I recently took posession of a Shelly EM device and a pair of Shelly EM accessories – i.e. split core current transformers. The EM product is straight-forward enough – 2 pairs of polarised inputs from the transformers, live and neutral input – and an output (which I’ve not yet used). The EM has overconsumption protection on the output, intelligent on-off via 2.4Ghz WiFi, optional SSL connectivity and embedded web server (nothing new there, then).

Shelly EM and transformer

SO, the POINT of this was to optionally control my air-source heating but importantly to monitor whole-house power and heating separately as the heating costs are significant. I’m not sure of the significance of the connectors on the transformers (one shown above – I have two) but I cut them off as the EM has no matching connectors – just the usual screw fixings. I hooked up the transformers and mains power to the EM. I fastened the EM to the back of my cupboard wall which has our house breaker box in it and wrapped one transformer around the incoming LIVE lead., the other around the LIVE power to the heating system (the cool thing about non-contact is I didn’t have to switch anything off during all of this).

I then powered up the Shelly APP on my Android phone, told it about the nearest WiFi access point at which point the APP noticed the EM had turned on it’s own access point. I told the APP to connect EM to MY access point and in seconds, that was it. I declined the offer of using the cloud (as I have a VPN for remote access). And that’s the pretty part done- now to see my cupboard (which is pretty ugly and overcrowded).

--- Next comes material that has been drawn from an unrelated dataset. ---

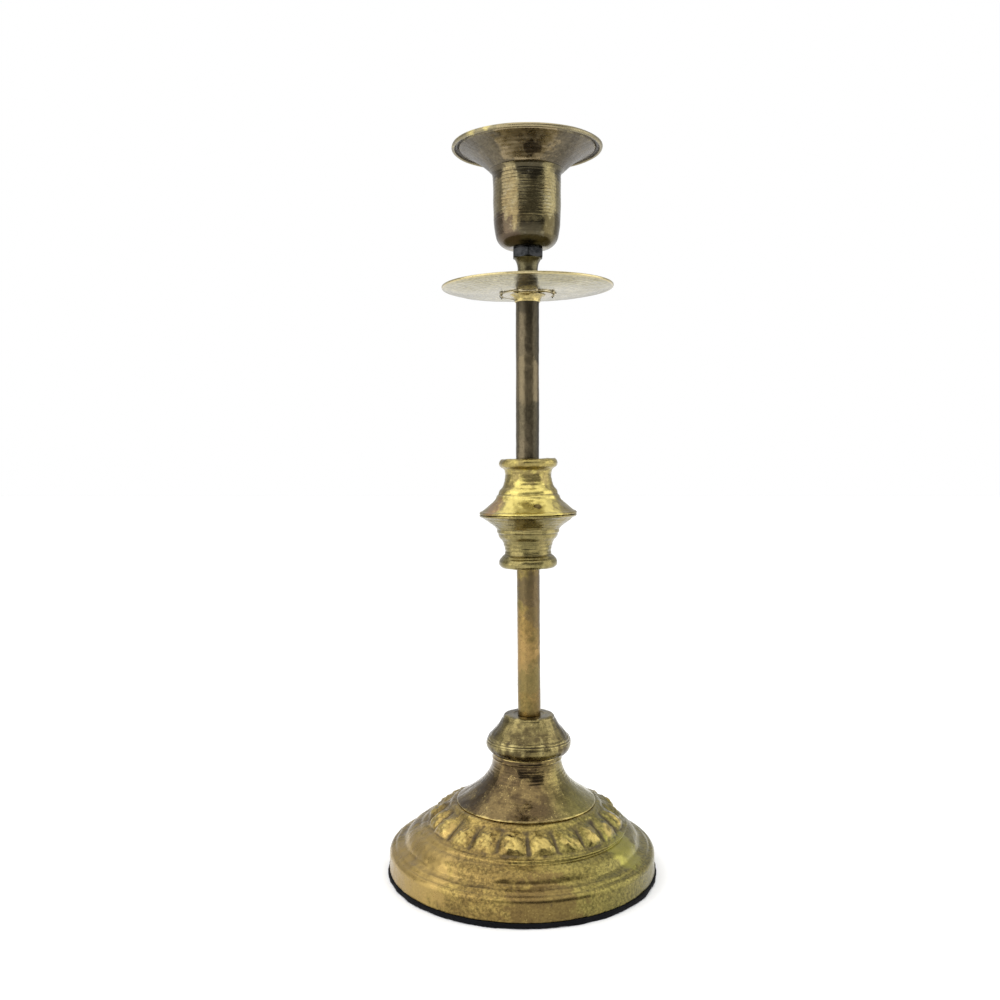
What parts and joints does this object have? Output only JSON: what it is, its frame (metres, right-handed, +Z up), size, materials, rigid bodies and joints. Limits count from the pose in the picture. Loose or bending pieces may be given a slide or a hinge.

Shellly EM MQTT output to Grafana

I checked the reported overall power consumption – which agreed with our Smart Meter (though the Shelly has slightly less lag). I’m not 100% convinced about the APP (which often takes ages to show a connected device on opening the APP but thankfully, The EM like other Shelly devices can handle local MQTT without flashing 3rd party software. The green glitches in the graph are down to me messing with an immersion heater – the bulk of power is the horrendous consumpion of air-source heating. The rest of the house by comparison uses very little (unless my wife has her washing machine on of course). What you see above is the result of me feeding the MQTT into Node-RED and hence into INFLUX and Grafana on my RPi-based home control.